Manitoba and Saskatchewan are vast, Nordic-populated prairie economies with all the challenges that entails. Despite that, they seem to be run pretty well (maybe the Nordic influence), and we have a joke in work when we’re looking for ideas, which is WWMD (what would Manitoba do?).

BC is the so-called economic and cultural nirvana of Canada, although the growth of Vancouver and its poverty is a big challenge. BC looks west to Asia. It’s a million miles away from the Atlantic in every sense.

The north of Canada is as heavily funded as Northern Ireland is. Instead of the peace dividend, they seem to have a wind chill dividend. As with NI, the dividend seems to be as economically dynamic as a game of golf in Banbridge on a wet Sunday.

And Quebec…

Quebec is the Kerry of Canada. Impossibly beautiful. Incredibly corrupt.

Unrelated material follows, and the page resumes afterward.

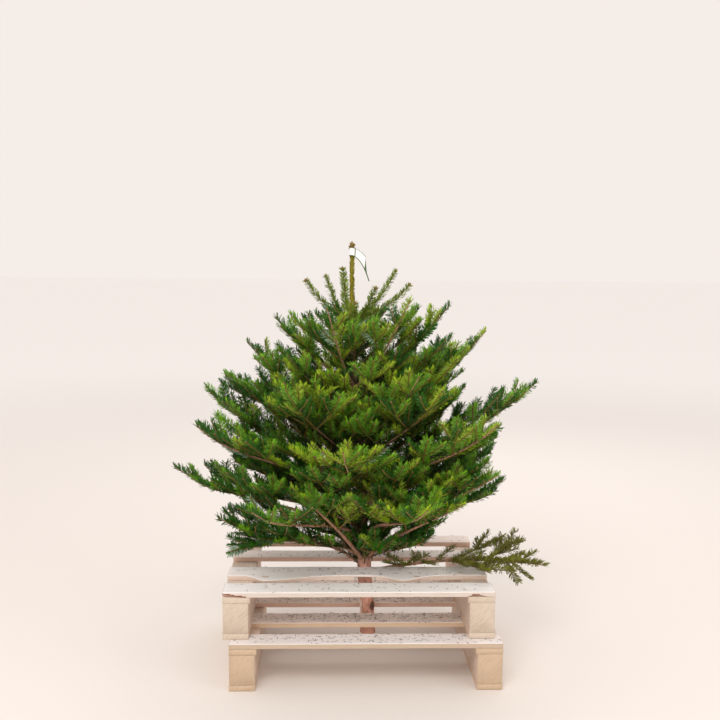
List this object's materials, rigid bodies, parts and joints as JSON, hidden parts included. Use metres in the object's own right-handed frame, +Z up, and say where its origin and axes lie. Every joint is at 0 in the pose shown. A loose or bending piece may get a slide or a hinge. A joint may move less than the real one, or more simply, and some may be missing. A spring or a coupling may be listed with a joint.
{
  "type": "christmas tree",
  "caption": "Cut fir christmas tree, its bare-footed trunk wedged upright through the decks of stacked wooden half pallets, a plain label tied round its leader.",
  "frame": {"origin": "middle of the underside of the whole object's box, on the ground under the stand", "axes": "+Z up along the tree, +X to the right along the deck boards, +Y away from the front"},
  "size_m": [1.163, 0.9528, 1.309],
  "materials": {
    "deck_wood": "rough-sawn pale softwood boards",
    "runner_wood": "rough-sawn softwood beam with warm end grain",
    "bark": "thin rough grey-brown bark",
    "foliage": "glossy green needles with pale undersides",
    "label": "smooth plain white label with thin green edges"
  },
  "bodies": {
    "root": {"label": "label", "leader_needles": "foliage", "low_left_bough": "bark", "low_left_mass": "foliage", "low_right_bough": "bark", "low_right_mass": "foliage", "lower_board_1": "deck_wood", "lower_board_2": "deck_wood", "lower_board_3": "deck_wood", "lower_board_4": "deck_wood", "lower_runner_left": "runner_wood", "lower_runner_right": "runner_wood", "tier2_mass_1": "foliage", "tier2_mass_2": "foliage", "tier2_mass_3": "foliage", "tier2_mass_4": "foliage", "tier2_mass_5": "foliage", "tier3_mass_1": "foliage", "tier3_mass_2": "foliage", "tier3_mass_3": "foliage", "tier3_mass_4": "foliage", "tier3_mass_5": "foliage", "tier3_mass_6": "foliage", "tier3_mass_7": "foliage", "tier4_mass_1": "foliage", "tier4_mass_2": "foliage", "tier4_mass_3": "foliage", "tier4_mass_4": "foliage", "tier4_mass_5": "foliage", "tier4_mass_6": "foliage", "tier5_bough_1": "bark", "tier5_bough_2": "bark", "tier5_bough_3": "bark", "tier5_bough_4": "bark", "tier5_bough_5": "bark", "tier5_bough_6": "bark", "tier5_mass_1": "foliage", "tier5_mass_2": "foliage", "tier5_mass_3": "foliage", "tier5_mass_4": "foliage", "tier5_mass_5": "foliage", "tier5_mass_6": "foliage", "tier6_bough_1": "bark", "tier6_bough_2": "bark", "tier6_bough_3": "bark", "tier6_bough_4": "bark", "tier6_bough_5": "bark", "tier6_mass_1": "foliage", "tier6_mass_2": "foliage", "tier6_mass_3": "foliage", "tier6_mass_4": "foliage", "tier6_mass_5": "foliage", "top_whorl": "foliage", "trunk": "bark", "upper_board_1": "deck_wood", "upper_board_2": "deck_wood", "upper_board_3": "deck_wood", "upper_board_4": "deck_wood", "upper_runner_left": "runner_wood", "upper_runner_right": "runner_wood"}
  },
  "joints": []
}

A nice place to have a summer house, but you wouldn’t want to live there.

So one of the things that I have learned is that, although there is a Canada and a Canadian stereotype, it really is just a big hessian sack of provincial cats, all spitting and hissing at each other, oblivious to the fact that they are about to be dumped into the river by their American overlords.

And the recent report on Liberal corruption – the Gomery Enquiry – is just another excuse to hiss and spit. God forbid they’d work together and figure a way to scratch out of the sack.

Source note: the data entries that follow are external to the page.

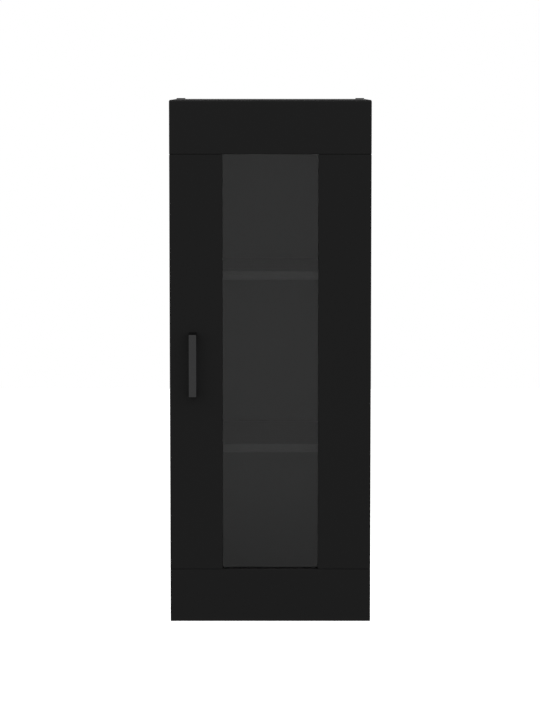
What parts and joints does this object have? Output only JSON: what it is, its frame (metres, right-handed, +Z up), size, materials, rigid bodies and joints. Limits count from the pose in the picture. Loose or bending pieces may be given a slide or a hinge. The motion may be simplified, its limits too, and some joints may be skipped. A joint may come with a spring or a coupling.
{
  "type": "hanging wall cabinet",
  "caption": "Narrow tall wall cabinet with a framed clear-paned door on concealed cup hinges, inner shelves, a bow handle and keyhole wall hangers.",
  "frame": {"origin": "middle of the bottom of the whole box, from the front of the handle to the rear of the wall hangers", "axes": "+X to the hinge side (right, seen from the front), +Y to the wall, +Z up"},
  "size_m": [0.345, 0.34, 0.9015],
  "materials": {
    "black_board": "black melamine faced board, fine matt grain",
    "back_board": "thin black faced hardboard",
    "clear_pane": "clear, polished",
    "dark_metal": "dark grey powder coat",
    "nickel": "nickel plated",
    "zinc": "zinc plated",
    "black_steel": "black painted steel",
    "beech": "fluted beech dowel"
  },
  "bodies": {
    "carcass": {"side_left": "black_board", "side_right": "black_board", "top_panel": "black_board", "bottom_panel": "black_board", "shelf_lower": "black_board", "shelf_upper": "black_board", "back_panel": "back_board", "shelf_pin_lower_left_front": "nickel", "shelf_pin_lower_left_rear": "nickel", "shelf_pin_lower_right_front": "nickel", "shelf_pin_lower_right_rear": "nickel", "shelf_pin_upper_left_front": "nickel", "shelf_pin_upper_left_rear": "nickel", "shelf_pin_upper_right_front": "nickel", "shelf_pin_upper_right_rear": "nickel", "confirmat_top_left_front": "zinc", "confirmat_top_left_rear": "zinc", "confirmat_top_right_front": "zinc", "confirmat_top_right_rear": "zinc", "confirmat_bottom_left_front": "zinc", "confirmat_bottom_left_rear": "zinc", "confirmat_bottom_right_front": "zinc", "confirmat_bottom_right_rear": "zinc", "hanger_left": "black_steel", "hanger_screw_top_left": "black_steel", "hanger_screw_rear_left": "black_steel", "hanger_right": "black_steel", "hanger_screw_top_right": "black_steel", "hanger_screw_rear_right": "black_steel", "hinge_plate_lower": "nickel", "hinge_arm_lower": "nickel", "plate_screw_lower_bottom": "zinc", "plate_screw_lower_top": "zinc", "hinge_plate_upper": "nickel", "hinge_arm_upper": "nickel", "plate_screw_upper_bottom": "zinc", "plate_screw_upper_top": "zinc"},
    "outer_links": {"outer_link_lower": "nickel", "outer_link_upper": "nickel"},
    "inner_links": {"inner_link_lower": "nickel", "inner_link_upper": "nickel"},
    "door": {"hinge_cup_lower": "nickel", "hinge_cup_upper": "nickel", "door_rail_bottom": "black_board", "door_rail_top": "black_board", "door_stile_left": "black_board", "door_stile_right": "black_board", "door_pane": "clear_pane", "handle": "dark_metal", "handle_screw_bottom": "zinc", "handle_screw_top": "zinc", "dowel_bottom_left_outer": "beech", "dowel_bottom_left_inner": "beech", "dowel_bottom_right_outer": "beech", "dowel_bottom_right_inner": "beech", "dowel_top_left_outer": "beech", "dowel_top_left_inner": "beech", "dowel_top_right_outer": "beech", "dowel_top_right_inner": "beech"}
  },
  "joints": [
    {"name": "outer_link_swing", "type": "hinge", "parent": "carcass", "child": "outer_links", "pos_m": [0.1369, -0.114, 0.45], "axis": [0, 0, -1], "range_deg": [0, 22.8]},
    {"name": "inner_link_swing", "type": "hinge", "parent": "carcass", "child": "inner_links", "pos_m": [0.1378, -0.136, 0.45], "axis": [0, 0, -1], "range_deg": [0, 29.8]},
    {"name": "door_swing", "type": "hinge", "parent": "outer_links", "child": "door", "pos_m": [0.1626, -0.1324, 0.45], "axis": [0, 0, 1], "range_deg": [0, 110]}
  ],
  "couplings": [
    {"joint": "outer_link_swing", "follows": "door_swing", "ratio": 0.20635},
    {"joint": "inner_link_swing", "follows": "door_swing", "ratio": 0.26984}
  ]
}
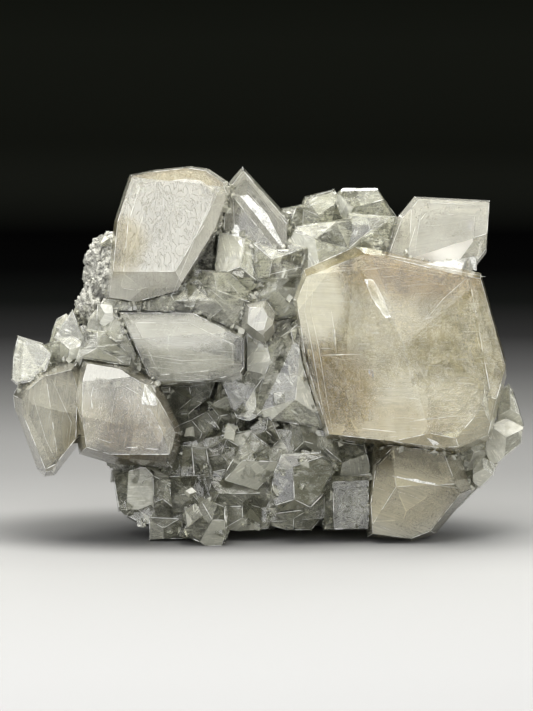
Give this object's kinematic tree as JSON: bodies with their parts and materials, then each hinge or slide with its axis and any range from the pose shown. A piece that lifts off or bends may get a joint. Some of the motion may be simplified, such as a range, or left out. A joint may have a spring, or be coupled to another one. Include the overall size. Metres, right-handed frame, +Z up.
{
  "type": "calcite with marcasite mineral specimen",
  "caption": "Free-standing mineral specimen: blocky, pale honey calcite crystals intergrown over a crust of granular grey marcasite.",
  "frame": {"origin": "centre of the footprint box, on the surface that the specimen stands on", "axes": "+Z up, +X to the right along the display face, +Y going back, away from the display face"},
  "size_m": [0.121, 0.0764, 0.0869],
  "materials": {
    "honey_calcite": "clear to milky calcite with pale amber growth zones, natural faces",
    "pale_calcite": "clear to milky calcite, some faces frosted by growth marks",
    "grey_calcite": "clear small calcite crystals, grey from the marcasite behind them",
    "marcasite": "granular, dull metallic grey crust"
  },
  "bodies": {
    "root": {"big_crystal": "honey_calcite", "lower_right_crystal": "honey_calcite", "lower_left_crystal_pair": "honey_calcite", "upper_left_crystal": "pale_calcite", "upper_right_crystal": "pale_calcite", "middle_crystal": "pale_calcite", "spear_crystal": "pale_calcite", "small_bright_crystal": "pale_calcite", "lower_crystal_crust": "grey_calcite", "centre_crystal_cluster": "grey_calcite", "top_crystal_cluster": "grey_calcite", "left_crystal_cluster": "grey_calcite", "brown_crystal_cluster": "grey_calcite", "right_crystal_cluster": "grey_calcite", "back_upper_left_cluster": "grey_calcite", "back_left_cluster": "grey_calcite", "back_upper_right_cluster": "grey_calcite", "back_right_cluster": "grey_calcite", "back_lower_cluster": "grey_calcite", "marcasite_matrix": "marcasite"}
  },
  "joints": []
}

I’m not saying all this to be nasty. I love Canada and Canadians. Mostly. It’s just when you come from Europe and you’ve lived through the immense efforts everyone’s made to create a Union that transfers wealth from the centre to the periphery, and you and your education and your mobility are a result of that effort, you really want to get the Atlantic Premiers into a room and reiterate the need to use transfers to create wealth for everyone, not just the Sobeys and the McCains and the Irvings.

With the tyre iron.

Of course the fact that France is on fire again as I write this could undermine my argument. But I think that’s a separate issue.

Interestingly, although Nova Scotia is not very diverse compared to Ontario, say, or BC, there are a lot of Mediterranean Arab people living here. Which gives it that continental European feel I like so much.

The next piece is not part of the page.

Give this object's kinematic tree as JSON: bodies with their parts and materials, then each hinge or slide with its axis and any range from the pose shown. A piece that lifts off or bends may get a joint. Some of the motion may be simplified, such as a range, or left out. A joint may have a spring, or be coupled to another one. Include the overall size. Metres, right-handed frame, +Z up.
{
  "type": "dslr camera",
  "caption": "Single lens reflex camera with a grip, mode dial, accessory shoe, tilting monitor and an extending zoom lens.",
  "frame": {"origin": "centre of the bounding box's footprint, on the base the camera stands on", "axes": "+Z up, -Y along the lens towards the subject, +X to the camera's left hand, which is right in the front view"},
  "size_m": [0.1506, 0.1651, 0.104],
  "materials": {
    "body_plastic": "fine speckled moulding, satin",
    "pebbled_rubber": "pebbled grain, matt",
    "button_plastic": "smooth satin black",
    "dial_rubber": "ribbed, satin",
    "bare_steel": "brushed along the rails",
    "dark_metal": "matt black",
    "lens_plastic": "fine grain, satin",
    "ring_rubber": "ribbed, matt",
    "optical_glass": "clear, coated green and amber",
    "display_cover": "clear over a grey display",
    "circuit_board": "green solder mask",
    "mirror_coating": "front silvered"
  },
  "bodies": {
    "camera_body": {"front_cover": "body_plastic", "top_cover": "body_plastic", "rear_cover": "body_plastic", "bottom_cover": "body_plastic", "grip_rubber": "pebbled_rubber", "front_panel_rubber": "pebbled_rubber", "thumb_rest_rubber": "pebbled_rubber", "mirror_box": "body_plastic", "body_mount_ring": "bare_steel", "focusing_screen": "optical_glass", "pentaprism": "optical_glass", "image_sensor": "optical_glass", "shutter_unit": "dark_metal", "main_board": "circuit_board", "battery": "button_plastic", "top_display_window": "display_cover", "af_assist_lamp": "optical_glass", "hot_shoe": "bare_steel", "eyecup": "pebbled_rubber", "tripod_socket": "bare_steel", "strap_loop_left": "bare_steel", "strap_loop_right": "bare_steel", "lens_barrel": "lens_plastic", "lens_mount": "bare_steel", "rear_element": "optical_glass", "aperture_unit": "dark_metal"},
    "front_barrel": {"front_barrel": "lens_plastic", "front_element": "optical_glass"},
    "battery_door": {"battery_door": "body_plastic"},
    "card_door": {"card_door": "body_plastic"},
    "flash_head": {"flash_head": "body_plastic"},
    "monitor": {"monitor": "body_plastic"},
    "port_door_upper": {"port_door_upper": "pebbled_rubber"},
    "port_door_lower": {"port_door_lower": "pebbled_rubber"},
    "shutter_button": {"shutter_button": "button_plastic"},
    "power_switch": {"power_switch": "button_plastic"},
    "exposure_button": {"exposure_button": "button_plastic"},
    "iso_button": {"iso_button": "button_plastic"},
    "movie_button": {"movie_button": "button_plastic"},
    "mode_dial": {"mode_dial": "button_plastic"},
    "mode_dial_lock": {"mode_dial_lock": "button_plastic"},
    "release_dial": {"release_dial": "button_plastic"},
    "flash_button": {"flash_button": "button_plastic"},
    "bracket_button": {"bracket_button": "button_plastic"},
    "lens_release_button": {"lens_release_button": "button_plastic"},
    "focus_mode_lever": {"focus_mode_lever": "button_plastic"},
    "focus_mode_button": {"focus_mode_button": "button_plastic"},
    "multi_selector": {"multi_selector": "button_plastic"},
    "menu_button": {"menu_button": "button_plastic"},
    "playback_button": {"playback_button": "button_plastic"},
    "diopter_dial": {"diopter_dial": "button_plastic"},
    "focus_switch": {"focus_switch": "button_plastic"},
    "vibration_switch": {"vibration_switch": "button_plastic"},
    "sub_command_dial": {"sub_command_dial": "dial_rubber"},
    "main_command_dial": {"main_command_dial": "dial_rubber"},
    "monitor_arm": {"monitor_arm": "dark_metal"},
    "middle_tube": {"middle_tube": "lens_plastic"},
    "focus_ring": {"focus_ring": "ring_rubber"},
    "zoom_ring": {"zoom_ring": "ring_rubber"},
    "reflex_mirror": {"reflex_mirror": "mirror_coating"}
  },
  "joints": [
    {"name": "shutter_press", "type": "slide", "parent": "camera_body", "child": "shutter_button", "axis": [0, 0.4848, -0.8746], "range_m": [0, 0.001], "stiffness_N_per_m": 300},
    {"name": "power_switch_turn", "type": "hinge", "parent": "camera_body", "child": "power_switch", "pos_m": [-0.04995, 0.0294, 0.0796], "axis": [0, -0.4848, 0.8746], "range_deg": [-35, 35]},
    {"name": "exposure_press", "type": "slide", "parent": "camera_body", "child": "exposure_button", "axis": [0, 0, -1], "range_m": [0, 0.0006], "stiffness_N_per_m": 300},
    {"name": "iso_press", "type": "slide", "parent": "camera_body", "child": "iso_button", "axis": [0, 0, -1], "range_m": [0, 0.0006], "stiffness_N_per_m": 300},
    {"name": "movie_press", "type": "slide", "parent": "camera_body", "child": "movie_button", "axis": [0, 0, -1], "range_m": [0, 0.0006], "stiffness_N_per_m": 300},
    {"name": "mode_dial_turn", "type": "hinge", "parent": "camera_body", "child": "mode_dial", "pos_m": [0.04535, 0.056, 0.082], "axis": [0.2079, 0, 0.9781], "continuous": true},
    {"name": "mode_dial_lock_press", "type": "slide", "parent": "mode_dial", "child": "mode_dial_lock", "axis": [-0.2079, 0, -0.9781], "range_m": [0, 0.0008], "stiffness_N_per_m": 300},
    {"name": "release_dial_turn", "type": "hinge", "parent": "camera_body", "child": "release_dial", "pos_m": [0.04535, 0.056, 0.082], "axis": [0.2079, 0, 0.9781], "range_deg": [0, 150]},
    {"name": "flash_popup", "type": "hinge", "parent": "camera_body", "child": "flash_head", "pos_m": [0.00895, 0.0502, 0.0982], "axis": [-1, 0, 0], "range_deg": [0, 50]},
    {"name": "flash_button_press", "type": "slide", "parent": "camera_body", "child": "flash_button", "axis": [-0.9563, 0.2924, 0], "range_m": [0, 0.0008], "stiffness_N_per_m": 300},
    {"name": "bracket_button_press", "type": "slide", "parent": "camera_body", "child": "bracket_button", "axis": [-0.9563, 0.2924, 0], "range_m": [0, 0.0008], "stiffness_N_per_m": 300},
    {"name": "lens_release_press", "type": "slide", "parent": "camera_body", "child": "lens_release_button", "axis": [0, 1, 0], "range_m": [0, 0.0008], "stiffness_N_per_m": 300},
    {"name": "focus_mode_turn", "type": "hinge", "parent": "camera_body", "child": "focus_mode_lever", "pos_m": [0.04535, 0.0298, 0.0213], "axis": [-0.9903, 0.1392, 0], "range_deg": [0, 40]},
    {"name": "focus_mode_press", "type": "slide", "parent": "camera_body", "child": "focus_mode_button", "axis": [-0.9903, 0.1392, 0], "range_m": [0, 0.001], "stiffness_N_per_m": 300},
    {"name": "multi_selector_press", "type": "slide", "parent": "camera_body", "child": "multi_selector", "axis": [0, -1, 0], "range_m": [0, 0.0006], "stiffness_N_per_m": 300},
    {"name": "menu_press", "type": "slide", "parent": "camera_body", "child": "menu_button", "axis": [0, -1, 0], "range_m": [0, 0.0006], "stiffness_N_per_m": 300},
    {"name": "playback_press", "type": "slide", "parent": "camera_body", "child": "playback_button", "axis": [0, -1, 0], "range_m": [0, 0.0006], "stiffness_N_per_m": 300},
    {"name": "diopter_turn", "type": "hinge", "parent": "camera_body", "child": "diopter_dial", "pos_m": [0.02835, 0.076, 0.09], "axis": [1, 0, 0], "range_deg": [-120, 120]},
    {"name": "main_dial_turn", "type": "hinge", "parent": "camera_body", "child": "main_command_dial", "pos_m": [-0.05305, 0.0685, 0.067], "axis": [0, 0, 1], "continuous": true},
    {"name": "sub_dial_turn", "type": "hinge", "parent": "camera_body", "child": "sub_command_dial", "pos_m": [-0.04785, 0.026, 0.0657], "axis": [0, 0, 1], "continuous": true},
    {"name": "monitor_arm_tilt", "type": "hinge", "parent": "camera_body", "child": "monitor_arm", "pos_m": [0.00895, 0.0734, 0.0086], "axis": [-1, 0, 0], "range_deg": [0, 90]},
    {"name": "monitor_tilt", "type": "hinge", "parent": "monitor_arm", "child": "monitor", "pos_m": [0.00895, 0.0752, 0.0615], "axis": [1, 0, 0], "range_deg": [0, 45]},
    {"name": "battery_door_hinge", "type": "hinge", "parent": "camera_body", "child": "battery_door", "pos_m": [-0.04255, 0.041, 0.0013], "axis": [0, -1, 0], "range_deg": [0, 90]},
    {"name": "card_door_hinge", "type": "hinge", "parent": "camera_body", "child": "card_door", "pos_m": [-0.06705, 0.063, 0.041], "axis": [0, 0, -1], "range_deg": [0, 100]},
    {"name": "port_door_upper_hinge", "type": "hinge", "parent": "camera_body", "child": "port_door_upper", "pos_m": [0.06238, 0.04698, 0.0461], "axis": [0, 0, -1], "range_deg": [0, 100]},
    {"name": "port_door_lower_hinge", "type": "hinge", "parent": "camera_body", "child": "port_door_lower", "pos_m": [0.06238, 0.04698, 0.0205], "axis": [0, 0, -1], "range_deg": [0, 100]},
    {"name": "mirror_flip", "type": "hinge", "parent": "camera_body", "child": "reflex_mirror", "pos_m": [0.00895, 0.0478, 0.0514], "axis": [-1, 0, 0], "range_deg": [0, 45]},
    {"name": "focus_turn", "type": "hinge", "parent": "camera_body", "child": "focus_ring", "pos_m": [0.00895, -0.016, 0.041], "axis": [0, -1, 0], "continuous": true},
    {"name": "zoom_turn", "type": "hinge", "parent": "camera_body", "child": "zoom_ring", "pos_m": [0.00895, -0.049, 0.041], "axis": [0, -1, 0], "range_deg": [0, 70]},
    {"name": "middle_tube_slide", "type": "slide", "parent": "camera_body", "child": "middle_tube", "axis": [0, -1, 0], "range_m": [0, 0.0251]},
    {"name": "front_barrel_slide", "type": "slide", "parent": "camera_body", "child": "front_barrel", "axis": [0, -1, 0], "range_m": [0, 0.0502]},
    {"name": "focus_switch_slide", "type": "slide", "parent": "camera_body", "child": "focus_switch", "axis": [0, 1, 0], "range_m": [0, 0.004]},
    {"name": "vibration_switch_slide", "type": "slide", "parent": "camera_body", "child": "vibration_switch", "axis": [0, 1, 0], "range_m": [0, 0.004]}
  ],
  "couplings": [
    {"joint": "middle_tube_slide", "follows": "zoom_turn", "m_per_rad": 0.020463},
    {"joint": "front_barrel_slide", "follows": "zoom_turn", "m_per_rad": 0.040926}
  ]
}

Atlantic Canada is much more like Yerp (a pre-German integration Yerp possibly) than Montreal ever felt to me. Because as we all know, who are watching Paris burn with more than a little sadness, there’s a lot more to Yerp than café au lait. There’s thousands of years of Levantine trading and cultural fertilization for a start.

1 comment:

Anonymous said...

sounds very much like the regional differences that exist under the statistics down here in the U.S. - differences recently unearthed and put on display when Katrina lifted the lid on American poverty.